The filmmakers don't knock themselves out pretending that we can't see where this is headed. The screenplay is front-loaded with cards-on-the-table foreshadowing, including a scene where Apex founder and CEO Walter Simmons (Demián Bichir) convinces Hollow Earth expert Nathan Lind (Alexander Skarsgård) to lead an expedition to the planet's core and help him access a primeval power source that he needs for his, well, project, which will, er, re-establish humanity as the earth's, I suppose you could say, apex predator (cue ominous synthesizer music). So the only remaining pertinent questions are (1) "How soon until Godzilla and Kong fight for the first time?"; (2) "Who will win the first fight, and the rematches?"; and (3) "When will Kong and Godzilla team up?"

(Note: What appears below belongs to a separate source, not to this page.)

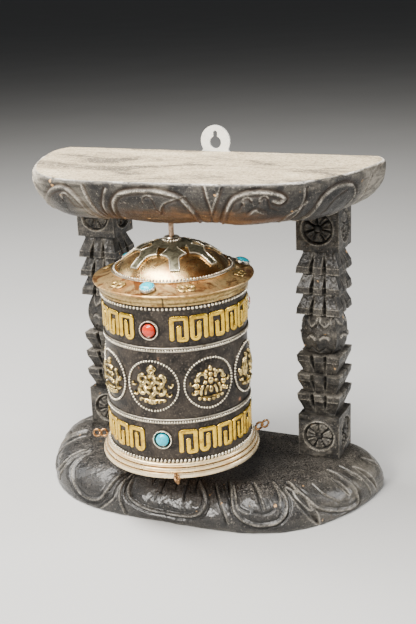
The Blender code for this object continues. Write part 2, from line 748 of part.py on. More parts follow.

The film's "no muss, no fuss" story frees up space to develop relationships—not just between humans, but humans and monsters, and monsters and monsters. The childless Lind, the surrogate parent Andrews, and the orphaned Jia learn to trust each other and work together until they've formed a makeshift nuclear family, like Ripley, Hicks and Newt in "Aliens." Madison bonds with conspiratorial podcaster, muckraker, and Apex investigator Bernie Hayes (Brian Tyree Henry) from afar because he shares her cynical, questing worldview. She trusts his voice and message so implicitly that she embarks on a road trip to find him with help from her friend Josh Valentine (Julian Dennison, unfortunately saddled with the least-necessary character—an exposition-spoonfeeding chatterbox nerd, reminiscent of Bradley Whitford's character in the last movie). Madison lost her brother in one of the first film's kaiju disasters, then lost her mom in "King of the Monsters." By the end of this one, she's acquired a big-brother-like partner in the form of Bernie, and takes a scolding but affectionate quasi-parental tone with Josh (situationally becoming the mom that Maddie was robbed of—by madness, then death).